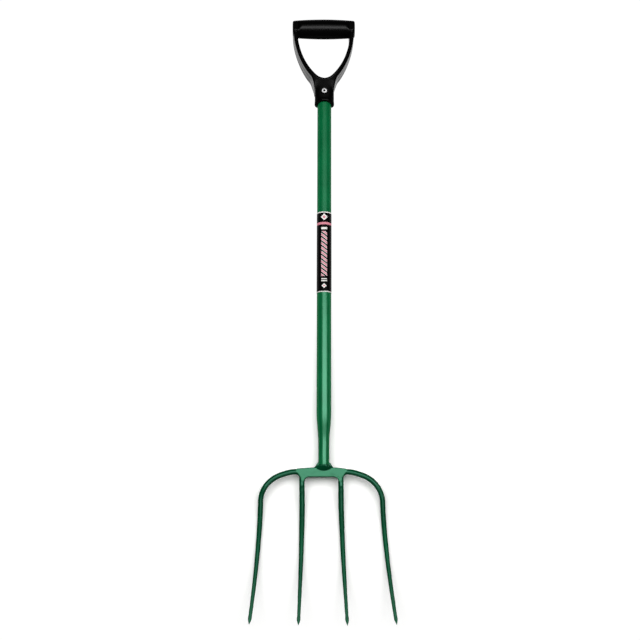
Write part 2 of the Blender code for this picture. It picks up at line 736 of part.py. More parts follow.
def wing_mesh(side):
    """Shoulder beside the shaft's end, sweeping from the neck down to the crown's top edge."""
    near = NECK_RADIUS + CLEARANCE
    foot = mix(CROWN_TOP_Y, CROWN_LOW_Y, 0.25)
    above_weld = WELD_RISE + 2 * CLEARANCE
    sweep = (
        Vector((near, WING_RISE, 0)),
        Vector((WING_START + 0.0014, WING_RISE - 0.0006, 0)),
        Vector((WING_START + 0.0018, CROWN_TOP_Y + 0.0024, 0)),
        Vector((WING_REACH, CROWN_TOP_Y - 0.0006, 0)),
    )
    steps = 6
    outline = []
    for i in range(steps + 1):
        point = bezier(sweep, i / steps)
        outline.append((side * point.x, point.y))
    outline += [(side * WING_REACH, foot), (side * WING_START, foot)]
    outline += [(side * WING_START, above_weld), (side * near, above_weld)]
    return extrude_outline(outline, -WING_HALF_THICKNESS, WING_HALF_THICKNESS)


def build_crown(fork):
    """Forged crown: web, dressed face, the starts of the four bars, shoulders and tang."""
    crown = add_object("crown", crown_web_mesh(), GREEN_PAINT, fork)
    round_edges(crown, WEB_EDGE_ROUND, 3)
    face = add_guide("join_crown_face", crown_face_mesh(), GREEN_PAINT, fork)
    round_edges(face, CROWN_EDGE_ROUND)
    combine(crown, face, "UNION")
    for side, word in ((-1, "left"), (1, "right")):
        combine(crown, add_guide(f"join_inner_stub_{word}", inner_stub_mesh(side), GREEN_PAINT, fork), "UNION")
        combine(crown, add_guide(f"join_outer_stub_{word}", outer_stub_mesh(side), GREEN_PAINT, fork), "UNION")
        combine(crown, add_guide(f"join_wing_{word}", wing_mesh(side), GREEN_PAINT, fork), "UNION")
    combine(crown, add_guide("join_tang", tang_mesh(), GREEN_PAINT, fork), "UNION")
    reach = WELD_HALF_WIDTH + WING_REACH
    for side, word in ((-1, "back"), (1, "front")):
        seat = add_guide(f"cut_weld_seat_{word}", weld_bead_mesh(CLEARANCE), GREEN_PAINT, fork)
        heights = sorted((side * WELD_SEAT, side * reach))
        room = box_mesh((-reach, -reach, heights[0]), (reach, CROWN_TOP_Y + CLEARANCE, heights[1]))
        combine(seat, add_guide(f"keep_weld_seat_{word}", room, GREEN_PAINT, fork), "INTERSECT")
        combine(crown, seat, "DIFFERENCE")
    return crown


def box_mesh(low, high):
    """A plain box between two corners."""
    outline = [(low[0], low[1]), (high[0], low[1]), (high[0], high[1]), (low[0], high[1])]
    return extrude_outline(outline, low[2], high[2])


def weld_bead_mesh(extra=0.0):
    """The bead round the shaft's end, in one piece, and larger by the extra all round."""
    top = NECK_RADIUS + CLEARANCE
    face = CROWN_HALF_THICKNESS + CLEARANCE
    stages = (
        (0.00, top + 0.0004, top + 0.0006),
        (0.10, top + 0.6 * WELD_LEG, top + 0.9 * WELD_LEG),
        (0.28, top + 0.7 * WELD_LEG, mix(top, WELD_HALF_WIDTH, 0.65)),
        (0.46, mix(face, top, 0.95), WELD_HALF_WIDTH),
        (0.66, mix(face, top, 0.70), WELD_HALF_WIDTH * 0.98),
        (0.84, mix(face, top, 0.33), WELD_HALF_WIDTH * 0.80),
        (1.00, WELD_SEAT, WELD_HALF_WIDTH * 0.42),
    )
    rings = []
    for share, depth, width in stages:
        y = mix(WELD_RISE, -WELD_FALL - extra, share)
        rings.append(ring_across(y, width + extra, depth + extra, WELD_SIDES))
    return loft(rings)


def build_weld(fork):
    """Fillet weld in front of and behind the crown, round the shaft's lower end."""
    weld = add_object("neck_weld", weld_bead_mesh(), GREEN_PAINT, fork)
    top = NECK_RADIUS + CLEARANCE
    root = WELD_SEAT + CLEARANCE
    reach = WELD_HALF_WIDTH + WING_REACH
    cuts = {
        "cut_weld_shaft": loft([ring_across(y, top, top, SHAFT_SIDES) for y in (-CLEARANCE, NECK_LENGTH)]),
        "cut_weld_tang": loft(
            [ring_across(y, NECK_BORE, NECK_BORE, WELD_SIDES) for y in (CROWN_TOP_Y + CLEARANCE, NECK_LENGTH)]
        ),
        "cut_weld_crown": box_mesh((-reach, -reach, -root), (reach, CROWN_TOP_Y + CLEARANCE, root)),
    }
    wing_low = (WING_START - CLEARANCE, -reach, -WING_HALF_THICKNESS - CLEARANCE)
    wing_high = (reach, NECK_LENGTH, WING_HALF_THICKNESS + CLEARANCE)
    cuts["cut_weld_wing_right"] = box_mesh(wing_low, wing_high)
    cuts["cut_weld_wing_left"] = box_mesh((-reach, *wing_low[1:]), (-wing_low[0], *wing_high[1:]))
    for name, bm in cuts.items():
        combine(weld, add_guide(name, bm, GREEN_PAINT, fork), "DIFFERENCE")
    return weld


def set_on_origin(fork):
    """Move the fork so that it stands on Z = 0 with the origin under the middle of it."""
    bpy.context.view_layer.update()
    graph = bpy.context.evaluated_depsgraph_get()
    corners = []
    for obj in fork.children:
        if not obj.hide_render:
            shape = obj.evaluated_get(graph)
            corners += [shape.matrix_world @ vertex.co for vertex in shape.data.vertices]
    low = [min(corner[axis] for corner in corners) for axis in range(3)]
    high = [max(corner[axis] for corner in corners) for axis in range(3)]
    fork.location = (-(low[0] + high[0]) / 2, -(low[1] + high[1]) / 2, -low[2])
    bpy.context.view_layer.update()


def main():
    """Build the fork."""
    clear_scene()
    fork = bpy.data.objects.new("fork", None)
    bpy.context.scene.collection.objects.link(fork)
    build_shaft(fork)
    build_label(fork)
    build_handle(fork)
    build_rivet(fork)
    build_crown(fork)
    build_tines(fork)
    build_weld(fork)
    set_on_origin(fork)


main()
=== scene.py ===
"""Looks of a long handled manure fork that lies on its back on a pale floor.

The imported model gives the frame: X runs across the tines, the shaft lies along Y with the handle at +Y,
and +Z is up, out of the fork's front. Every length is in metres. The pieces here are drawn in fork
coordinates, in which Y is counted from the shaft's lower end and X and Z from its axis, and are then moved
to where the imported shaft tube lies.
"""

import logging
import math
from dataclasses import dataclass
from enum import Enum
from typing import Callable, Sequence

import bmesh
import bpy
import numpy as np
from mathutils import Matrix, Vector, noise


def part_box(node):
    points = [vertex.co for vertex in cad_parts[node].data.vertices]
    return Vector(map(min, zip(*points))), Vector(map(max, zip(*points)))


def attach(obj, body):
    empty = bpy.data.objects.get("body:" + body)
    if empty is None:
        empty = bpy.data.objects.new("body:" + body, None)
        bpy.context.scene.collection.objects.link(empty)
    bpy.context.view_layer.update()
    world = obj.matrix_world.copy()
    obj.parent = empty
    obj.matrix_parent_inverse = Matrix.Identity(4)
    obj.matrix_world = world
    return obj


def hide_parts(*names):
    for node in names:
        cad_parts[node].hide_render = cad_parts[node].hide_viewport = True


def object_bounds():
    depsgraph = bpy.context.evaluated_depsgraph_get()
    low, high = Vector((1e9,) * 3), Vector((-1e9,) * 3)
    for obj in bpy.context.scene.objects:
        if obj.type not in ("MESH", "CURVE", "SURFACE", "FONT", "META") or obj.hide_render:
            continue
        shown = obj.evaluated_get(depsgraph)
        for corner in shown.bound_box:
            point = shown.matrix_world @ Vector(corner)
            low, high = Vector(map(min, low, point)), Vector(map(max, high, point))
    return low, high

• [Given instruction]
Output the section opening with the line that has "build_handle(fork)" and closing with the line that has "from typing import Callable, Sequence". Keep both end lines and leave out the rest.

• [Result]
    build_handle(fork)
    build_rivet(fork)
    build_crown(fork)
    build_tines(fork)
    build_weld(fork)
    set_on_origin(fork)


main()
=== scene.py ===
"""Looks of a long handled manure fork that lies on its back on a pale floor.

The imported model gives the frame: X runs across the tines, the shaft lies along Y with the handle at +Y,
and +Z is up, out of the fork's front. Every length is in metres. The pieces here are drawn in fork
coordinates, in which Y is counted from the shaft's lower end and X and Z from its axis, and are then moved
to where the imported shaft tube lies.
"""

import logging
import math
from dataclasses import dataclass
from enum import Enum
from typing import Callable, Sequence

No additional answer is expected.